|
|
|
|
|
by gsnedders
2793 days ago
|
|
> The first Intel powered Macs shipped in early 2006 with 10.4.4, but Intel compatible builds of OS X date back to 2001/2002 internally. NeXTSTEP/OPENSTEP ran on x86 already. The early Apple releases, called Rhapsody, were released for x86 and PowerPC. It's possible they dropped support for x86 in early Mac OS X Server 1 releases (1999/2000), and readded it around the time of Mac OS X 10.0 to 10.2 (2001/2002), but I expect there was support in the codebase for the whole time. It may have been practically unmaintained (and untested, and maybe even without ensuring it compiles), but I doubt they actually removed the x86 code that was there. |
|
It's not inconceivable that a lot of the previous x86 compatibility was lost or broken at that time.

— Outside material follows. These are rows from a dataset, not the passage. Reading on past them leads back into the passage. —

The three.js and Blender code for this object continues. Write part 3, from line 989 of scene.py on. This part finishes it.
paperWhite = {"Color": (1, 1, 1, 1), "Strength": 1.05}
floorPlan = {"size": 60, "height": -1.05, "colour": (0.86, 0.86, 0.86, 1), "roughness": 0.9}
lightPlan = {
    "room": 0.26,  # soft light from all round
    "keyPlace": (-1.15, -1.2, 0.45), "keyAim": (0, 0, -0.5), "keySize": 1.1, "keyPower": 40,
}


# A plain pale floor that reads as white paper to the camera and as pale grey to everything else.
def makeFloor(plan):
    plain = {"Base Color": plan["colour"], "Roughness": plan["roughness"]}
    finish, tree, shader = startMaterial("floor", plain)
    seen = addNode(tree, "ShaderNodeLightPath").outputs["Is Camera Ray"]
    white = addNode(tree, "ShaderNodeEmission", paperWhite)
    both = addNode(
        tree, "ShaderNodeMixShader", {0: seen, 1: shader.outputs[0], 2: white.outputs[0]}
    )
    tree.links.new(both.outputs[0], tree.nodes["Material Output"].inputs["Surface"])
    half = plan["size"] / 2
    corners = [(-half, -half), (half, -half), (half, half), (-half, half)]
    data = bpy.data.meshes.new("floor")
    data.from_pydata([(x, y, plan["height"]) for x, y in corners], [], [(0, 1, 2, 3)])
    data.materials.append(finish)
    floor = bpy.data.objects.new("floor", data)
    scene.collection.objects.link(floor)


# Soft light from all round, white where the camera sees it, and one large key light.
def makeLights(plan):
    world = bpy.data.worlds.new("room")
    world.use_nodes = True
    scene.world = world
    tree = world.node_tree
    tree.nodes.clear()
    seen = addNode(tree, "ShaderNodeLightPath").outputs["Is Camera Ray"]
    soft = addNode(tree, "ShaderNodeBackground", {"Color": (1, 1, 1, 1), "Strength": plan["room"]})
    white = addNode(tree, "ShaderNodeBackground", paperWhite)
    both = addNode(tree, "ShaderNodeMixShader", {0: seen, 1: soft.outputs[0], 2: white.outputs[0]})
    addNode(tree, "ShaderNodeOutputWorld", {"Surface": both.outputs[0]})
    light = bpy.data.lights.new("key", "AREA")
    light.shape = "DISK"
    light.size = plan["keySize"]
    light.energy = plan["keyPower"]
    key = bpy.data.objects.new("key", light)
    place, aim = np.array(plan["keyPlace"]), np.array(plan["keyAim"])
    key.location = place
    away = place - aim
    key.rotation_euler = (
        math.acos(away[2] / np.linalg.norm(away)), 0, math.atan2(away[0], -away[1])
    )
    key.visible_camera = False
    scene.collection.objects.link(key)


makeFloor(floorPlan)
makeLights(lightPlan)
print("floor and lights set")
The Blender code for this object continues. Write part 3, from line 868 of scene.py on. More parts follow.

Certainly anecdotes from the Marklar x86 skunkworks team indicated that they spent about 2 years porting and fixing a lot of bugs, which had to be submitted to the normal kernel team via patches that were very carefully written to seem as though they were requesting changes related to niche PPC behaviours (for instance, the PPC was bi-endian, so you could plausibly start submitting changes related to various endian brokenness as if you had tried to use that).
And of course, other layers -- Quartz, Carbon, I/O Kit, and a bunch of others, had never existed in NeXTSTEP and may have needed their own porting work from scratch. NeXTSTEP ran on x86, but a lot had changed since then.